When we learn things, we tend to get the impression that the things we learn have been passed down to us from the ancients. We think that the ways of thinking and doing we are presented with are the only way to think and do, and they were decreed by some all-knowing prophet in prehistorical time.

This can cause some problems if you happen to be one of the people who does not naturally think and do in the ways you are shown. You can feel a bit stupid because you can’t understand the only legitimate way of understanding, which people seem to have understood since time immemorial.

But of course, it’s just not true that the things we learn have always been known.
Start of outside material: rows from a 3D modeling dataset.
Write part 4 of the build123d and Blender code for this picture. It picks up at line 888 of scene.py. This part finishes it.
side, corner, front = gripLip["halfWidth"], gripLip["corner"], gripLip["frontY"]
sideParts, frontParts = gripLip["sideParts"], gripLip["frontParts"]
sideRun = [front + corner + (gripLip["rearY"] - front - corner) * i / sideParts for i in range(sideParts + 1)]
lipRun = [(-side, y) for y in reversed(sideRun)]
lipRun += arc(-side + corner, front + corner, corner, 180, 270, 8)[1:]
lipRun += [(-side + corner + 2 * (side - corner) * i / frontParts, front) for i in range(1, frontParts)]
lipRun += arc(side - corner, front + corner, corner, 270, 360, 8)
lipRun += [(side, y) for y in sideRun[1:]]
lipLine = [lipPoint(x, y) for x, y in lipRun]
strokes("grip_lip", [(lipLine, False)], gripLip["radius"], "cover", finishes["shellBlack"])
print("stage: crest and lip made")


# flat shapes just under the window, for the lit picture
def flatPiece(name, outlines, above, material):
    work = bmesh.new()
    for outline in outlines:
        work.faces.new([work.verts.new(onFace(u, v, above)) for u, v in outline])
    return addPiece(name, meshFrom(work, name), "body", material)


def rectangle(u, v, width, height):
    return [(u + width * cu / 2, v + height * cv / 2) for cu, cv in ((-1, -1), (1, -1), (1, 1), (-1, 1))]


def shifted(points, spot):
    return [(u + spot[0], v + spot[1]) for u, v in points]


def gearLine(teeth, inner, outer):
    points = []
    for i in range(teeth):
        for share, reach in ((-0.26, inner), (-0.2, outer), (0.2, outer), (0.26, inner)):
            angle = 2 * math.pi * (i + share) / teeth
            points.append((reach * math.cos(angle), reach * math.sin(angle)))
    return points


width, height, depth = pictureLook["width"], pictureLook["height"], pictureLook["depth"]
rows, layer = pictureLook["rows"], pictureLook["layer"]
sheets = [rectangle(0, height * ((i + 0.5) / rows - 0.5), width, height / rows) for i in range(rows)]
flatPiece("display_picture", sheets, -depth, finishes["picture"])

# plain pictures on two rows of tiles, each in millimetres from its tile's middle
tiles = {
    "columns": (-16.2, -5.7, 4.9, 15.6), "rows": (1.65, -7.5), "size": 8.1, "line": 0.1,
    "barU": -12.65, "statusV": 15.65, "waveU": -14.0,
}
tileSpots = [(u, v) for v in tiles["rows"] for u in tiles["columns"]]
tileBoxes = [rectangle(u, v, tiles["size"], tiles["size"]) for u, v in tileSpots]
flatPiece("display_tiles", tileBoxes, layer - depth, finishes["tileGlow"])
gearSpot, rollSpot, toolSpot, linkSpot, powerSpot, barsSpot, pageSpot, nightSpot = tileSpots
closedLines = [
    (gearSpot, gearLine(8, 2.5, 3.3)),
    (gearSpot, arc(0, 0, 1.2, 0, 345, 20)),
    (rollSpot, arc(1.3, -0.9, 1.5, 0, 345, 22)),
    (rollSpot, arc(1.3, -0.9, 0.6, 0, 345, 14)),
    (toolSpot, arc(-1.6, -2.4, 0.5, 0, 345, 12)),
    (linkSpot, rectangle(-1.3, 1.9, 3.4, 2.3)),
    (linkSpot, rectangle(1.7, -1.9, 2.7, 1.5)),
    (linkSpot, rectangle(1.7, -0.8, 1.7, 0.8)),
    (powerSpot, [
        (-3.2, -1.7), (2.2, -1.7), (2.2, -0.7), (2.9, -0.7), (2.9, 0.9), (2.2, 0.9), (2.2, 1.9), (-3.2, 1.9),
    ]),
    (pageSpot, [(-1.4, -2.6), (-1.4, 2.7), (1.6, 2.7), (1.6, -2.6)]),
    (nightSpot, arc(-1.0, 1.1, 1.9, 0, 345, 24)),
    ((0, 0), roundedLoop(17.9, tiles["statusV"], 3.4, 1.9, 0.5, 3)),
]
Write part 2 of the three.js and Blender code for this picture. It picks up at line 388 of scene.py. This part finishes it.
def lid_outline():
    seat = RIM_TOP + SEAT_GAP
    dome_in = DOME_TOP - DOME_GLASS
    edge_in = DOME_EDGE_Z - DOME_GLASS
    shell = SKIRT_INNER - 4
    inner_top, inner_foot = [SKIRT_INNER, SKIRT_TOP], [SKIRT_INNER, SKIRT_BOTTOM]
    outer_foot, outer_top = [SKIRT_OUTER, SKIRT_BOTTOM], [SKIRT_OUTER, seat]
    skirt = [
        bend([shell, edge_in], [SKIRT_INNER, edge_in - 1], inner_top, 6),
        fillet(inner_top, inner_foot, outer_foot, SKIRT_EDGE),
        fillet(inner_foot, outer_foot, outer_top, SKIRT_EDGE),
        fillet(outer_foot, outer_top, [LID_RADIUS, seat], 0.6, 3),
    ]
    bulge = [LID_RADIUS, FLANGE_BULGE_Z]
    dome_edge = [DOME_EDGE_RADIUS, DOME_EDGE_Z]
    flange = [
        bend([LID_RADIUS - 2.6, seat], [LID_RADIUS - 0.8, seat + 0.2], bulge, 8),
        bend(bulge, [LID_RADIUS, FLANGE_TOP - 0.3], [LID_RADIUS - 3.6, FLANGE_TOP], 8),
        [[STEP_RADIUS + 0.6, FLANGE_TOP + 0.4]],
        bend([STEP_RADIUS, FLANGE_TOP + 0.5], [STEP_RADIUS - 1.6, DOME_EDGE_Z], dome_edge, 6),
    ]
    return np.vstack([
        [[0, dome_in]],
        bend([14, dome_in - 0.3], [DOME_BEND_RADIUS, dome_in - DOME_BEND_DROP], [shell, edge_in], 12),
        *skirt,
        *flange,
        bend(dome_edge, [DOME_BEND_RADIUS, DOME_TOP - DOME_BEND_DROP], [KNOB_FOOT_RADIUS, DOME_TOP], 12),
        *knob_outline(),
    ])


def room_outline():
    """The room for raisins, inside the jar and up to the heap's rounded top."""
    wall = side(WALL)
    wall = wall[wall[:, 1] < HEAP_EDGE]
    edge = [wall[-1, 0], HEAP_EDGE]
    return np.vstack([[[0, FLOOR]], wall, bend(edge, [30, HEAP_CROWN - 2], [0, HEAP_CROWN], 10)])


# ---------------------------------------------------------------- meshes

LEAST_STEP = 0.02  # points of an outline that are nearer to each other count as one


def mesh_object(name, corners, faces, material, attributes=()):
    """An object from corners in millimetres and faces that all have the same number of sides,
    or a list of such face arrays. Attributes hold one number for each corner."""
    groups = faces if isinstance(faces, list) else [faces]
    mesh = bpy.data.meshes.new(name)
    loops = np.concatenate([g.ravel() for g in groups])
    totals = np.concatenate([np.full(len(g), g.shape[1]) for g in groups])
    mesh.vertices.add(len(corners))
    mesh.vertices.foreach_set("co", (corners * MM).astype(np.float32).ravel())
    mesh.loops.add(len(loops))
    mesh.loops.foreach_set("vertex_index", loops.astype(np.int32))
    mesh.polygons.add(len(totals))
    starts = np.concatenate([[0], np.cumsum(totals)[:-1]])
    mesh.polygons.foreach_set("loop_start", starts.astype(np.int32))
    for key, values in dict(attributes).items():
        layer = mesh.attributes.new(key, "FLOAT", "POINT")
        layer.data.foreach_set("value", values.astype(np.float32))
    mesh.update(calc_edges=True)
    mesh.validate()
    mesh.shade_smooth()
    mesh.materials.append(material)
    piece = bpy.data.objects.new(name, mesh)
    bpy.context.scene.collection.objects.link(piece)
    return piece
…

This was brought home to me very clearly the other day when I learned that the boxplot was only invented in 1977. 1977! That means that when I first learned about them, they had only been in existence for twenty years!

In some disciplines, the students get the impression that boxplots are the most natural and best possible choice for displaying numerical data, as decreed by the ancients. (To be fair, they are not told this explicitly, it’s just the impression they get.) Yet boxplots are not actually all that easy to understand for a lot of people because there’s quite a bit of abstraction between the data itself and the boxplot. If you as a student can’t understand this “most natural” way to display data, you can feel a bit like you’re stupid and have no hope to ever learn statistics.

But they were only invented in 1977! No-one before that time thought they were the most natural way to display data or they would have been invented earlier. Even Tukey himself only created them because he thought they could clearly show very particular aspects of the data. You can’t feel stupid for not understanding something that no-one thought of until quite recently!